Why? Because with every site you test things are new and different and  
nearly every time there are things where you wonder (and indeed have  
to discuss) whether they are acceptable or should lead to a less than  
TRUE judgement for a particular page and SC.

If we go back to square one: what is the methodology going to give us?  
Is its aim just to mark a site as conforming to WCAG Level AA or not,  
based on documented test results and some cut-off point below which  
the result would then simply be ?not conforming??

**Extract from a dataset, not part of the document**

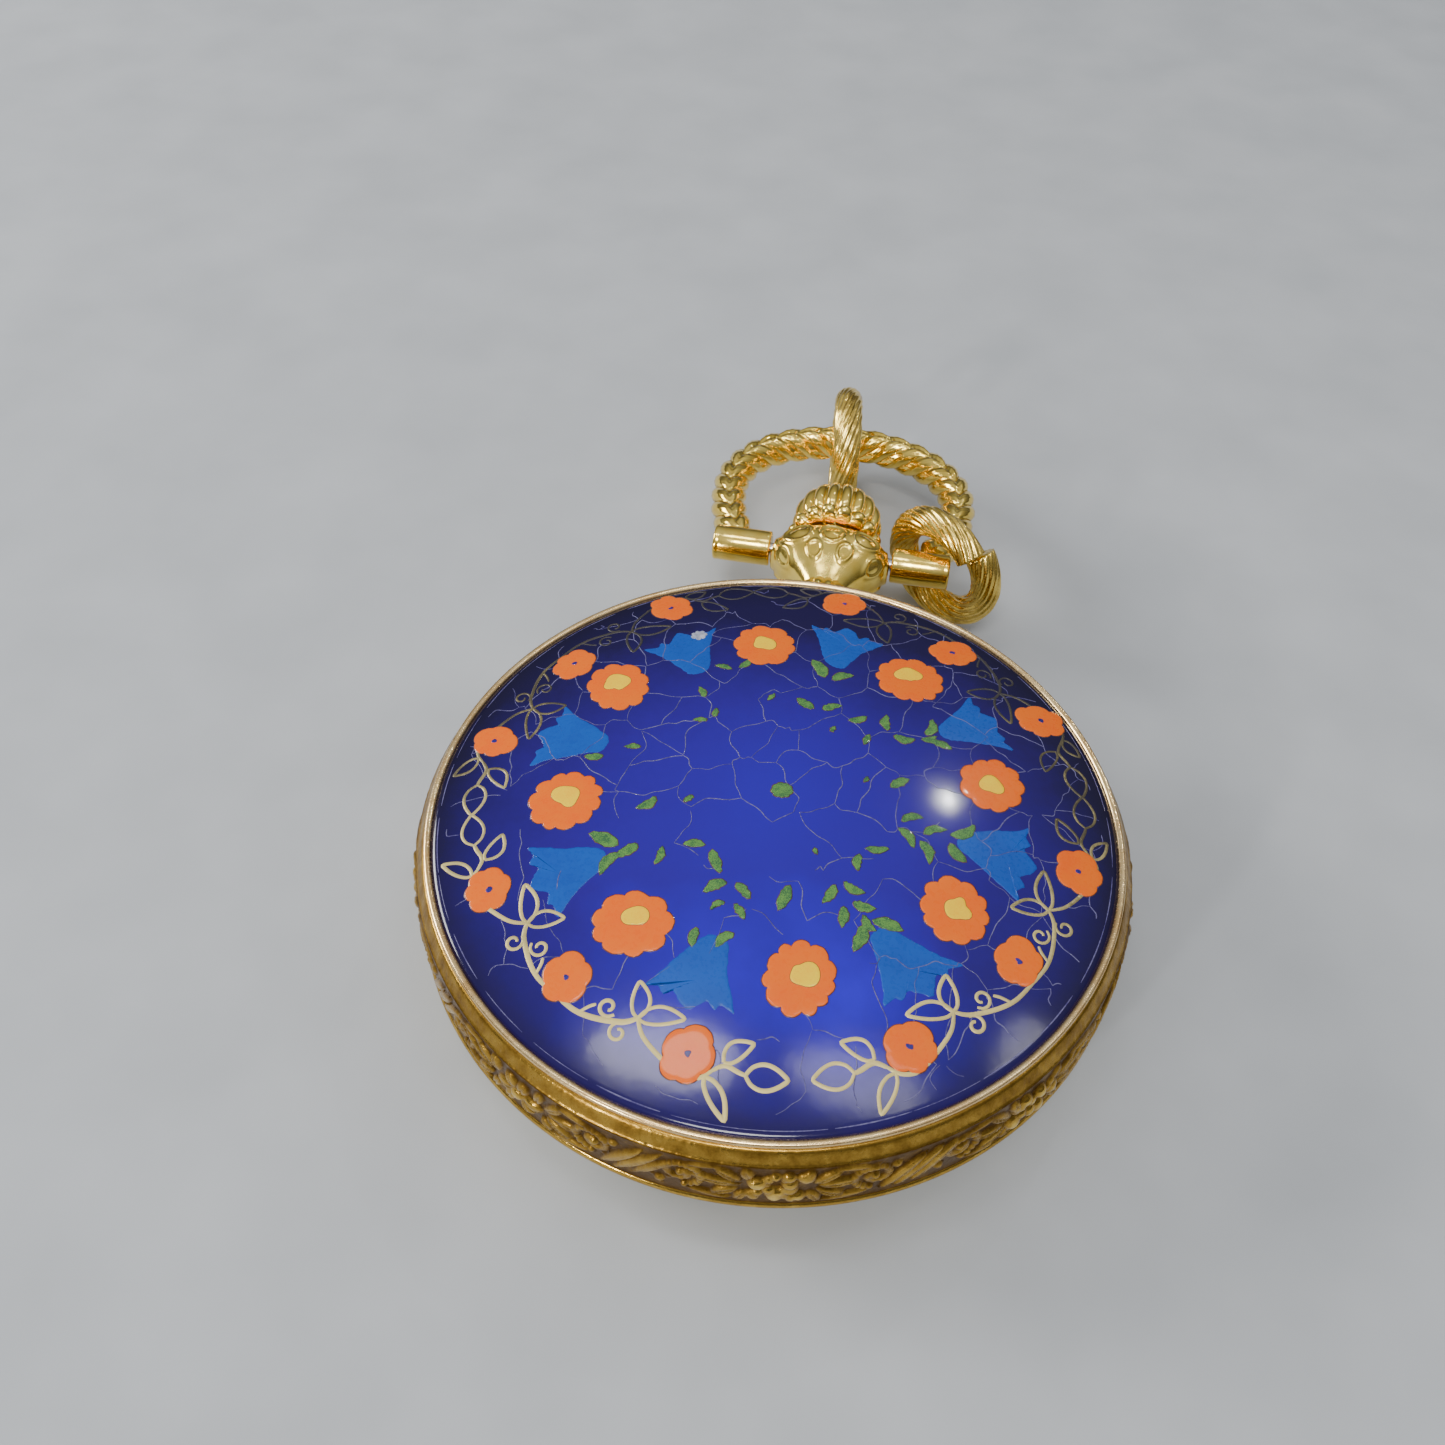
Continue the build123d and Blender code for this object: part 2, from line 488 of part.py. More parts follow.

I content that whatever shape the methodology takes, we have to accept  
that there is an unavoidable element of aggregated subjective  
judgement (I have pointed at a few cases) at the basis of the final  
verdict, even (and especially) when the testing aims to be rigorous.  
The more we would try to nail down or enlist all the myriad cases of  
what is TRUE and what is not, the more cumbersome the methodology  
gets, and we would still regularly encounter sites which do not map  
neatly onto any of the cases and therefore beg the question, require  
another reasoned human judgement.

The alternative is to have a methodology that offers a differentiated  
appreciation of the degree of conformance of the site tested, often  
with a result of grey instead of black or white for a SC and a given  
page. On the top level, such a test can be aggregated in some ranking  
(points out of 100, percent compliance etc.)  and on the detail level,  
it can expose all the problems testers have found in a manner that  
designers find suitable when reworking and improving the site. I do  
not need to tell you what kind of approach I favour...

I guess the idea of a ?degree of compliance? is anathema to many  
people, especially engineers. I just think the precision some may hope  
to capture in a very formal methodology risks creating an artefact on  
top of the rather complex field of web design, with its many ways of  
meeting, not quite meeting, or failing WCAG success criteria.